The demands on her as mother and grandmother multiplied. The Marches had a second child and came to stay again while their babies were christened. The first instalment of her allowance had been spent on moving and furnishing Cadogan Place; she had to supply the Alsops and keep up payments to her sister Hester, to the Marches and the Hawkers – these were the promised dowries. George made frequent demands, which were never refused, and the younger boys occasionally asked for money too. She may have been unwise in her generosity, but she was also paying £400 a year income tax and putting more than £1,000 a year into life insurance policies, which must have been intended to provide for her children after her death. She may also have been extravagant in ordering a carriage, although again it was for the children that she wanted it; when she thought she might not be able to afford it, she began to think of getting rid of it.

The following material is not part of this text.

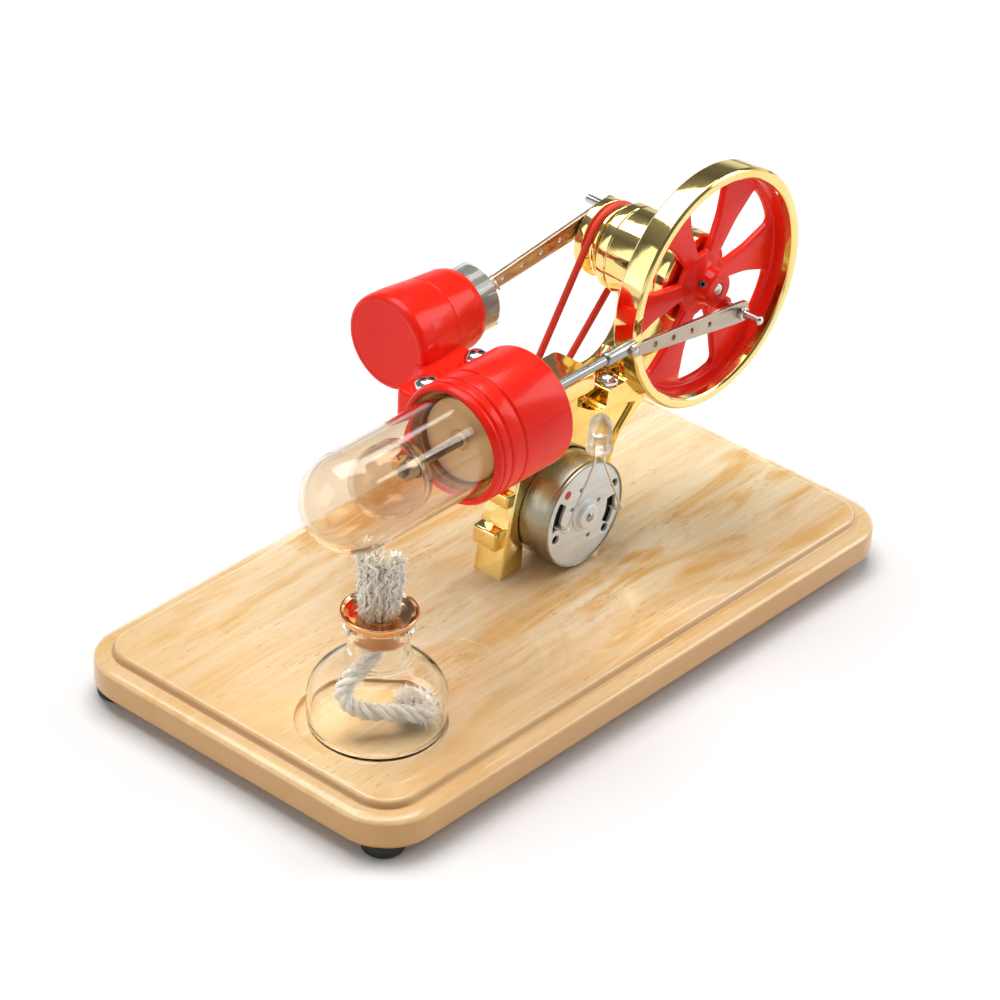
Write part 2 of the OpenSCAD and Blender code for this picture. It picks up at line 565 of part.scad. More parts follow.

Servants are quick to smell trouble. In the spring a manservant spoke to her insolently and walked out without giving notice. The coming of summer brought an intensification of her problems. The children, accustomed to the freedom and fresh air of Bushy, were now confined in a small London house; she began to worry about the limited life she could offer them, and still more about their father’s feeling for them. Tuss was soon sent, crying, to boarding school – not the school at Sunbury, but another at Pirbright Bridge, in Surrey. She asked Lolly to comfort him, sent him a cake, and wrote to both boys regularly. The fear that the younger girls, if they were not with their father, would be altogether ‘out of his heart’, grew when she heard that some of his entourage at Bushy were encouraging him to write them off; ‘the less he sees them the less he will care for them’.11 By the time his asthma attack came round in June she resolved it was best after all for them to return to Bushy.